May 7th, 2019
"How Do Financial Markets Affect Values and Behavior? Emerging Patterns from Three Studies"
How does engagement with markets affect values, attitudes and behavior? A long line of thinkers has debated the nature and direction of such effects, but claims are difficult to assess empirically because market engagement is endogenous. I will discuss results from three studies that randomly assigned large national samples of individuals financial assets or sums of money that they could invest in various financial assets over several weeks. The first study, joint with Saumitra Jha, examines attitudes towards peace and conflict and voting behavior in the context of the Israeli Palestinian conflict. We find that exposure to financial assets systematically shifted the votes of Israeli voters in the 2015 general elections towards parties more supportive of the peace process. This effect is not due to a direct material incentive to vote a particular way. Rather, the treatment reduces opposition to concessions for peace, and changes awareness of the broader economic risks of conflict. While participants assigned Palestinian assets are more likely to associate their assets' performance with peace, they are less engaged in the experiment. Combined with the superior performance of Israeli stocks during the study period, the ultimate effects of Israeli and Palestinian assets are similar. The second study, joint with Yotam Margalit evaluates the impact of financial markets on social-economic values and policy preferences in the UK. Results show that investment in stocks led to a more right-leaning outlook on issues such as merit and deservingness, personal responsibility and equality.
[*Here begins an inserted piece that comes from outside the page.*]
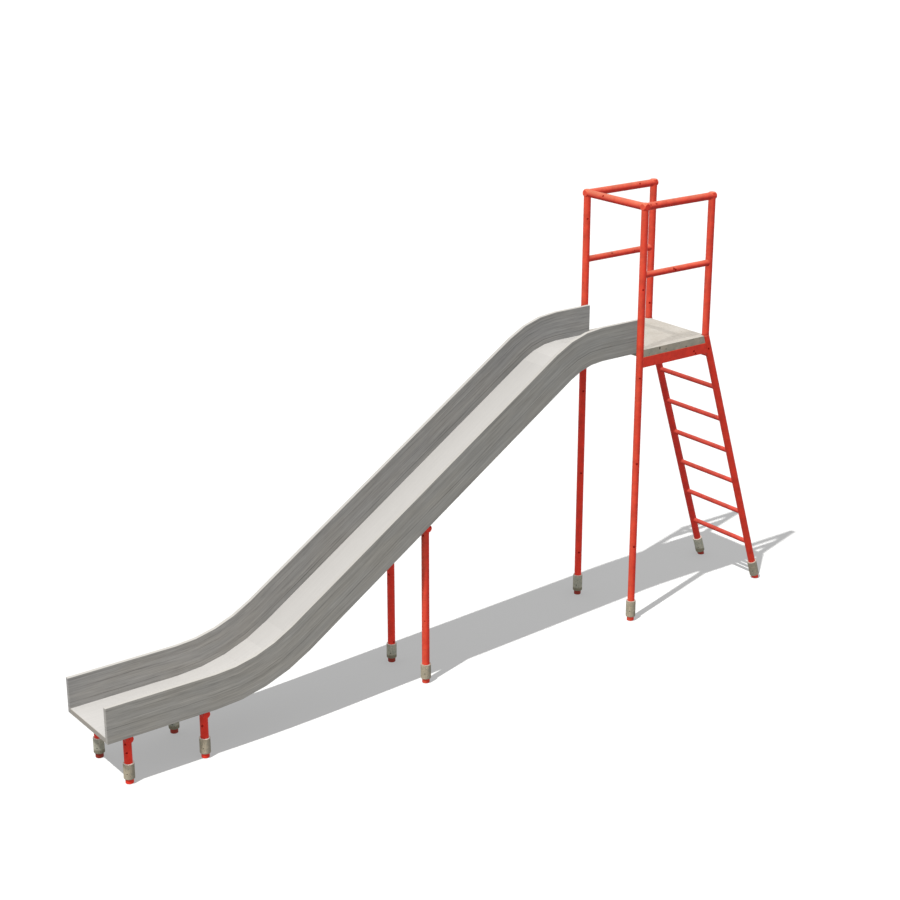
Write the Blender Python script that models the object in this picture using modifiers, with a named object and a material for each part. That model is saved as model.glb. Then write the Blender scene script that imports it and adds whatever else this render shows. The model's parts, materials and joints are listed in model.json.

Subjects also shifted to the right on policy questions. These results appear to be driven by growing familiarity with, and decreasing distrust of markets. The third study, joint with Itay Sisso, studies maximizing tendencies, one of the most well-studied traits in behavioral decision making. In the psychology literature “maximizers” are people who strive for the best outcome possible - as opposed to “satisficers” who strive for "good enough" - and invest a lot of effort in decision making processes. We find that financial interactions tend to make people into maximizers. One possible implication is that the standard economic approach may perform better when analyzing economic interactions than when applied to non-economic settings.